Sunbird Tourism plc, the Malawi Stock Exchange (MSE)-listed hospitality chain, says the post-election impasse slowed down business in 2019 and has forecast a challenging 2020 because of the impact of coronavirus and the fresh presidential election.
The group said its occupancy levels marginally declined to 52 percent compared to 57 percent achieved during the same period in 2018.
In the summary of audited financial statement, Sunbird Tourism plc—which owns Sunbird-branded hotels, resorts and lodges nationwide—has attributed occupancy levels to reduced travel by the corporate segment from both the domestic and international markets due to the political environment in the country.
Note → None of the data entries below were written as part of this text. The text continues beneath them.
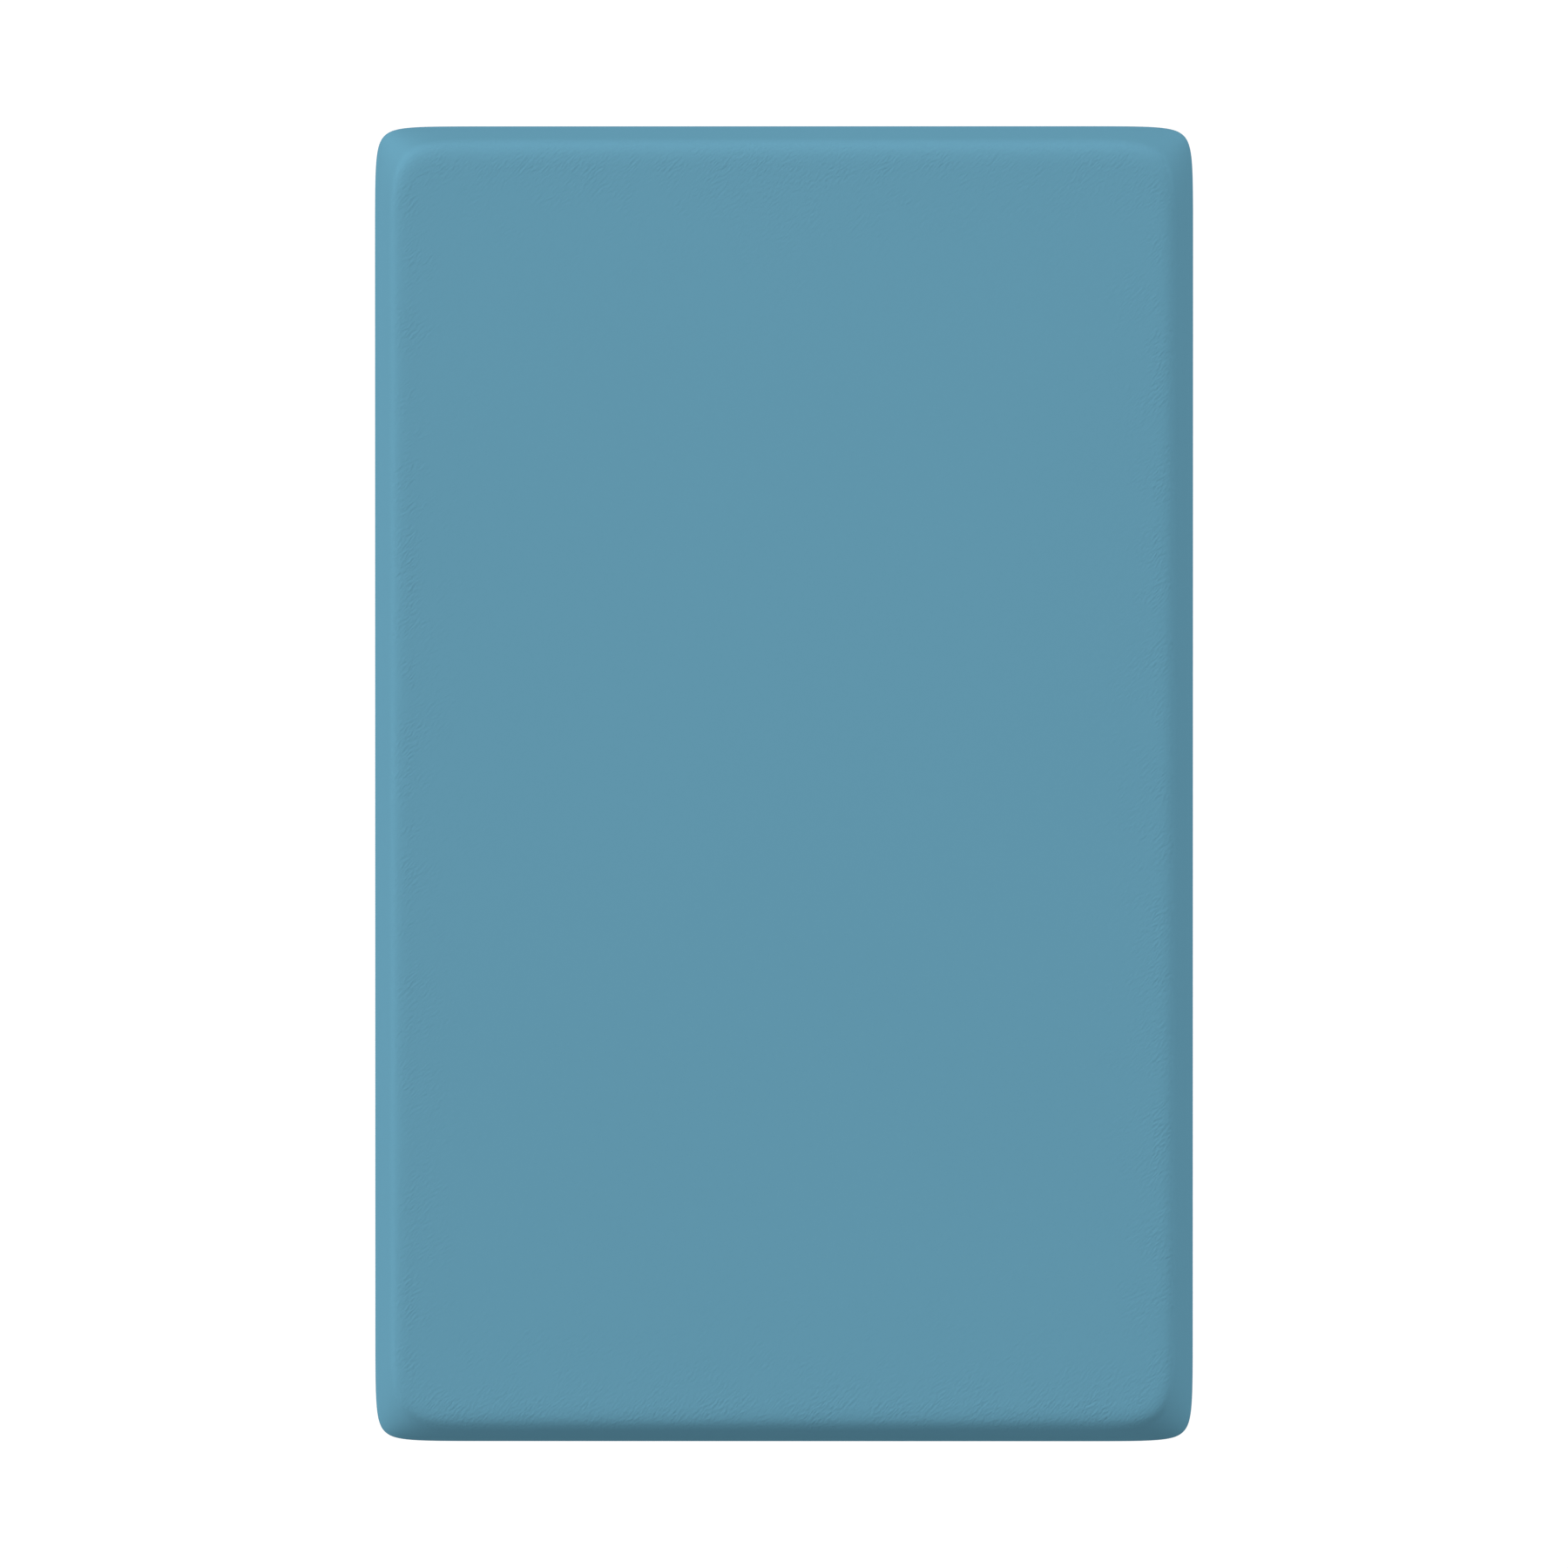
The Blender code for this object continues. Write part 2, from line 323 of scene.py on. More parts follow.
def make_piece(name, skins, slot, material, **attributes):
    """One object from closed skins, each turned so that its faces point outwards."""
    points, faces, start = [], [], 0
    for skin_points, skin_faces in skins:
        turned = volume(skin_points, skin_faces) < 0.0
        for group in skin_faces:
            faces += ((group[:, ::-1] if turned else group) + start).tolist()
        points.append(skin_points)
        start += len(skin_points)
    mesh = bpy.data.meshes.new(name)
    mesh.from_pydata(np.concatenate(points).tolist(), [], faces)
    mesh.shade_smooth()
    for key, values in attributes.items():
        mesh.attributes.new(key, "FLOAT", "POINT").data.foreach_set("value", values)
    mesh.materials.append(material)
    mesh.update()
    piece = bpy.data.objects.new(name, mesh)
    bpy.context.scene.collection.objects.link(piece)
    return piece


def finish_piece(piece, *nodes):
    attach(piece, BODY)
    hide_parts(*nodes)


def box_of(node):
    """A CAD node's middle and half size."""
    low, high = (np.array(corner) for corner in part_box(node))
    return (low + high) / 2.0, (high - low) / 2.0


# ---------------------------------------------------------------- materials


class Recipe:
    """A material's nodes, added one by one and linked as they are made."""

    def __init__(self, name):
        self.material = bpy.data.materials.new(name)
        self.material.use_nodes = True
        self.tree = self.material.node_tree
        self.shader = self.tree.nodes["Principled BSDF"]

    def put(self, socket, value):
        if isinstance(value, bpy.types.NodeSocket):
            self.tree.links.new(value, socket)
        else:
            socket.default_value = value

    def node(self, kind, inputs=(), **settings):
        made = self.tree.nodes.new(f"ShaderNode{kind}")
        for key, value in settings.items():
            setattr(made, key, value)
        for key, value in dict(inputs).items():
            self.put(made.inputs[key], value)
        return made

    def place(self):
        return self.node("TexCoord").outputs["Object"]

    def mapped(self, scale, turn=(0.0, 0.0, 0.0)):
        """Object coordinates in metres, turned and then scaled."""
        turned = self.node("Mapping", {"Vector": self.place(), "Rotation": turn})
        return self.node("Mapping", {"Vector": turned.outputs[0], "Scale": scale}).outputs[0]

    def noise(self, vector, scale, detail=2.0, roughness=0.5, distortion=0.0):
        inputs = {
            "Vector": vector, "Scale": scale, "Detail": detail, "Roughness": roughness,
            "Distortion": distortion,
        }
        return self.node("TexNoise", inputs).outputs["Fac"]

    def cells(self, scale):
        """Distance to the nearest of many scattered points."""
        inputs = {"Vector": self.place(), "Scale": scale}
        return self.node("TexVoronoi", inputs).outputs["Distance"]

    def ramp(self, value, low, high, out_low=0.0, out_high=1.0):
        inputs = {
            "Value": value, "From Min": low, "From Max": high, "To Min": out_low,
            "To Max": out_high,
        }
        return self.node("MapRange", inputs, interpolation_type="SMOOTHSTEP").outputs[0]

    def math(self, operation, a, b):
        return self.node("Math", {0: a, 1: b}, operation=operation).outputs[0]

    def mix(self, factor, a, b):
        """Blend two colours, each a socket or a plain red, green and blue."""
        made = self.node("Mix", data_type="RGBA")
        self.put(made.inputs["Factor"], factor)
        for key, value in ((6, a), (7, b)):
            linked = isinstance(value, bpy.types.NodeSocket)
            self.put(made.inputs[key], value if linked else (*value, 1.0))
        return made.outputs[2]

    def bump(self, height, distance, strength=1.0, under=None):
        inputs = {"Height": height, "Distance": distance, "Strength": strength}
        if under:
            inputs["Normal"] = under
        return self.node("Bump", inputs).outputs[0]

    def finish(self, color, roughness, normal=None, **constants):
        self.put(self.shader.inputs["Base Color"], color)
        self.put(self.shader.inputs["Roughness"], roughness)
        if normal:
            self.put(self.shader.inputs["Normal"], normal)
        for key, value in constants.items():
            self.shader.inputs[key.replace("_", " ")].default_value = value
        return self.material


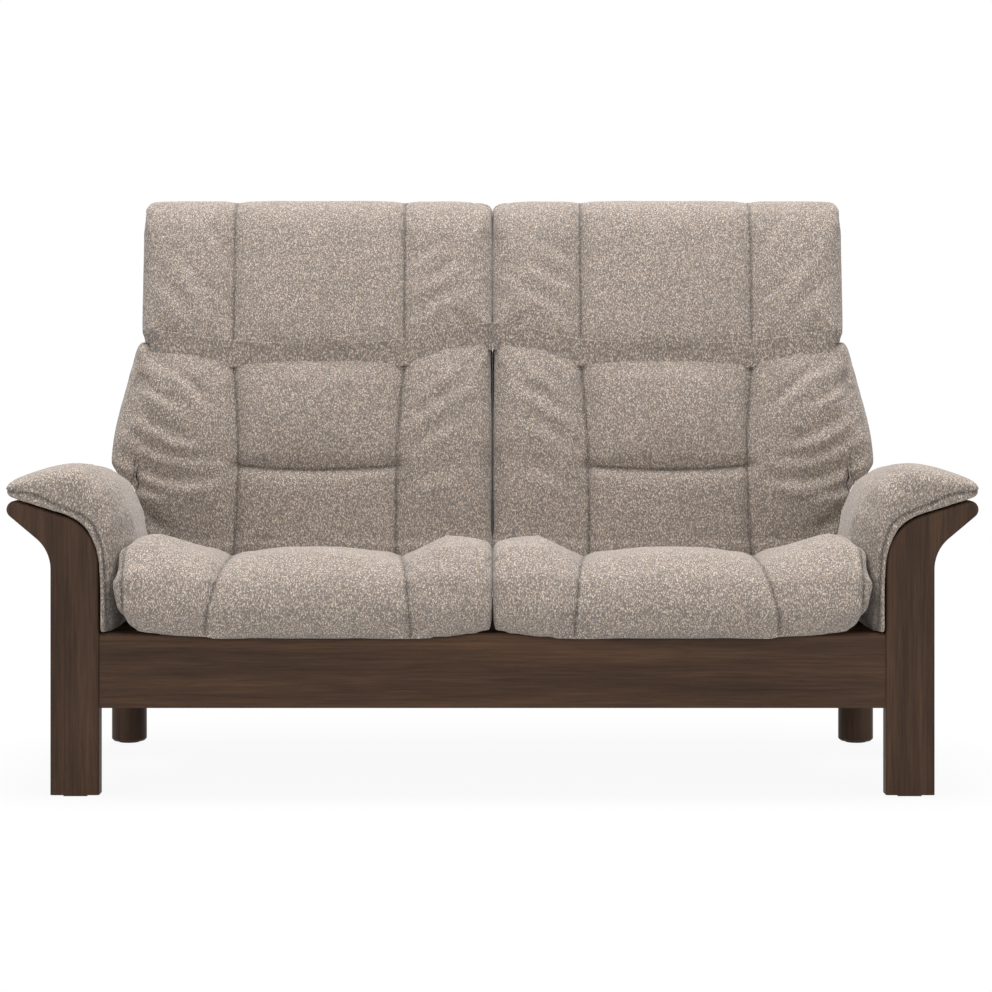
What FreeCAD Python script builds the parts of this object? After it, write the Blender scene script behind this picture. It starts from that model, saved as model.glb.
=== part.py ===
"""High back settee: two reclining seats on a shared wooden base with shaped front posts.

Millimetres. X runs across the settee, Y from front to back and Z up from the floor. The origin is
on the floor under the middle of the settee. Right-hand pieces are modelled and left-hand ones
are their mirror images.
"""
import FreeCAD, Part
import math
import os

import Sketcher

Vector = FreeCAD.Vector

SIZES = {
    # Base: overall places
    "front": -365.0,
    "floor_glide": 3.0,
    "rail_bottom": 150.0,
    "rail_height": 127.0,
    "base_depth": 670.0,
    # Front posts: one board each, leg below and arm front above
    "post_inner": 666.0,
    "post_width": 83.0,
    "post_thick": 32.0,
    "post_round": 5.0,
    "bend_rise": 117.0,
    "bend_inside": 86.0,
    "bend_outside": 68.0,
    "arm_slope": 17.4,
    "underarm_slope": 40.0,
    "underarm_drop": 9.0,
    "nose_round": 14.94,
    # Rails and beams
    "front_rail_thick": 28.0,
    "front_rail_setback": 4.0,
    "rail_round": 8.0,
    "side_rail_inset": 45.0,
    "side_rail_thick": 26.0,
    "rear_rail_thick": 26.0,
    "beam_proud": 7.0,
    "beam_overhang": 7.0,
    "beam_thick": 45.0,
    "beam_height": 94.0,
    "rear_beam_place": 440.0,
    "rear_beam_thick": 26.0,
    "rear_beam_height": 79.0,
    # Rear legs and what fastens them
    "leg_width": 67.0,
    "leg_setback": 1.5,
    "leg_chamfer": 4.0,
    "leg_bolt": 8.0,
    "bolt_clearance": 0.4,
    "bolt_in_leg": 40.0,
    "bolt_spare": 1.0,
    "corner_block": 60.0,
    "corner_block_height": 90.0,
    "nut_across": 13.0,
    "nut_height": 6.5,
    "glide_width": 40.0,
    # Front corner brackets
    "bracket_leaf": 95.0,
    "bracket_thick": 2.5,
    "bracket_height": 70.0,
    "bracket_lift": 30.0,
    # Arms behind the posts
    "arm_end": 600.0,
    "sill_thick": 18.0,
    "shell_thick": 8.0,
    "panel_thick": 10.0,
    "panel_inset": 2.0,
    "panel_skirt": 4.0,
    "rib_thick": 15.0,
    "soft_gap": 0.3,
    # Seat glide: tracks on a slope, shoes inside them
    "glide_slope": 6.0,
    "glide_origin": 60.0,
    "track_inset": 12.5,
    "track_width": 30.0,
    "track_height": 16.0,
    "track_wall": 2.5,
    "track_lip": 5.0,
    "track_start": 2.0,
    "track_length": 408.0,
    "run_gap": 0.3,
    "shoe_length": 50.0,
    "shoe_front": 70.0,
    "shoe_rear": 300.0,
    "frame_lift": 22.0,
    # Seat frame of angle steel
    "frame_inner": 30.0,
    "arm_clearance": 66.0,
    "frame_front": 12.0,
    "frame_behind": 15.0,
    "angle_leg": 25.0,
    "angle_wall": 3.0,
    "spring_wire": 4.0,
    "spring_swing": 46.0,
    "spring_pitch": 38.0,
    "spring_margin": 75.0,
    "lining_thick": 8.0,
    "lining_height": 28.0,
    "lining_drop": 8.0,
    "lining_clearance": 1.5,
    # Recline hinge
    "hinge_back": 480.0,
    "hinge_lift": 16.0,
    "hinge_pin": 10.0,
    "hinge_plate": 5.0,
    "hinge_eye": 12.0,
    "bracket_lap": 60.0,
    "pin_clearance": 0.08,
    "pin_head": 16.0,
    "pin_head_thick": 4.0,
    # Back and head frames
    "back_lean": 11.0,
    "upright_depth": 22.0,
    "upright_gap": 3.0,
    "upright_top": 7.0,
    "upright_flange": 20.0,
    "head_hinge": 479.0,
    "head_pin": 8.0,
    "head_bar": 6.0,
    "head_bar_width": 14.0,
    "head_lean": 16.5,
    "head_step": 40.0,
    "head_rise": 180.0,
    "bar_gap": 1.0,
    "head_tube": 16.0,
    "cross_bar": 30.0,
    "webbing_width": 50.0,
    "webbing_thick": 2.0,
    # Upholstered shells
    "unit_gap": 2.5,
    "shell_clearance": 11.0,
    "shell_wall": 12.0,
    "shell_round": 20.0,
    "shell_low_depth": 118.5,
    "shell_high_depth": 143.0,
    "back_waist": 16.0,
    "crease_drop": 4.2,
    "crease_gap": 7.0,
    "head_height": 273.0,
    "head_depth": 111.6,
    "head_shoulder": 38.0,
    "head_chamfer": 17.4,
    "head_gap": 0.5,
    # Cushions
    "inner_panel": 178.0,
    "outer_panel": 174.0,
    "inner_lobe": 156.0,
    "outer_lobe": 147.0,
    "seat_overlap": 3.0,
    "seat_to_back": 3.0,
    "back_padding": 36.5,
    "cushion_rise": 51.6,
    "roll_reach": 125.0,
    "roll_core": 21.0,
    "roll_behind": 80.0,
    "roll_lift": 30.0,
}
BOLT_SHARE = 0.4
RIB_SHARES = (0.3, 0.65)
BAR_SHARES = (0.14, 0.52, 0.92)
SPRINGS = 4
WEBBING_BANDS = 5
ARC = 0


class Size:
    """A size that knows its value and how the sheet spells it."""

    def __init__(self, value, text):
        self.value = value
        self.text = text

    def _join(self, other, sign, value):
        text = other.text if isinstance(other, Size) else repr(float(other))
        return Size(value, f"({self.text} {sign} {text})")

    def __add__(self, other):
        return self._join(other, "+", self.value + number(other))

    def __sub__(self, other):
        return self._join(other, "-", self.value - number(other))

    def __mul__(self, other):
        return self._join(other, "*", self.value * number(other))

    def __truediv__(self, other):
        return self._join(other, "/", self.value / number(other))

    def __neg__(self):
        return Size(-self.value, f"(0 - {self.text})")


def number(size):
    """The plain value of a size or number."""
    return size.value if isinstance(size, Size) else float(size)


def sine(angle):
    return Size(math.sin(math.radians(angle.value)), f"sin({angle.text})")


def cosine(angle):
    return Size(math.cos(math.radians(angle.value)), f"cos({angle.text})")


def tangent(angle):
    return Size(math.tan(math.radians(angle.value)), f"tan({angle.text})")


doc = FreeCAD.newDocument("high_back_settee")
sheet = doc.addObject("Spreadsheet::Sheet", "Sizes")
for row, (word, amount) in enumerate(SIZES.items(), start=1):
    sheet.set(f"A{row}", word)
    sheet.set(f"B{row}", str(amount))
    sheet.setAlias(f"B{row}", word)
doc.recompute()


class Sheet:
    """Reads the sheet's cells by their names."""

    def __getattr__(self, word):
        return Size(float(getattr(sheet, word)), f"Sizes.{word}")


S = Sheet()
ZERO = S.front - S.front
ONE = ZERO + 1
pieces = []
twins = []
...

“The hospitality industry witnessed reduced corporate travel in both domestic as well as foreign source markets. The post-election violence led to a number of booking cancellations,” reads a statement accompanying the results signed by Sunbird board chairperson Phillip Madinga.
Group revenues totalled K19.370 billion, which was slightly above 2018 revenues of K18.936 billion.
The financial statement shows that the corporate market segment, at 50 percent of total room nights, continues to be the anchor segment for the business followed by commercial market segment at 27 percent.
Sunbird has, however warned that the Covid-19 pandemic that has now spread all over the world has affected the travel patterns for both corporate and leisure and is resulting in significant reduction of travel in the country and depressing the tourism sector.
“This has resulted in some countries slowing down their activities and complete shut down for some countries like South Africa.
“These are countries that Malawi has a lot of economic activities with and may affect the supply of critical items to the country and specifically to the company,” reads the statement.
In view of the pending fresh presidential election as ordered by the High Court of Malawi sitting as the Constitutional Court that nullified the May 19 2019 presidential election, the hotel chain says this may also potentially depress economic activity and hence travel may also reduce and adversely impact the tourism sector in the first half of 2020.
But despite the challenges, the group’s profit after tax marginally increased from K2.562 billion in 2018 to K2.595 billion in 2019.
The board has proposed a final dividend of K131 million representing 50 tambala per share, bringing the total dividend to K262 million or K1 per share.
In 2018, the company also declared a total dividend of K262 million or K1 per share.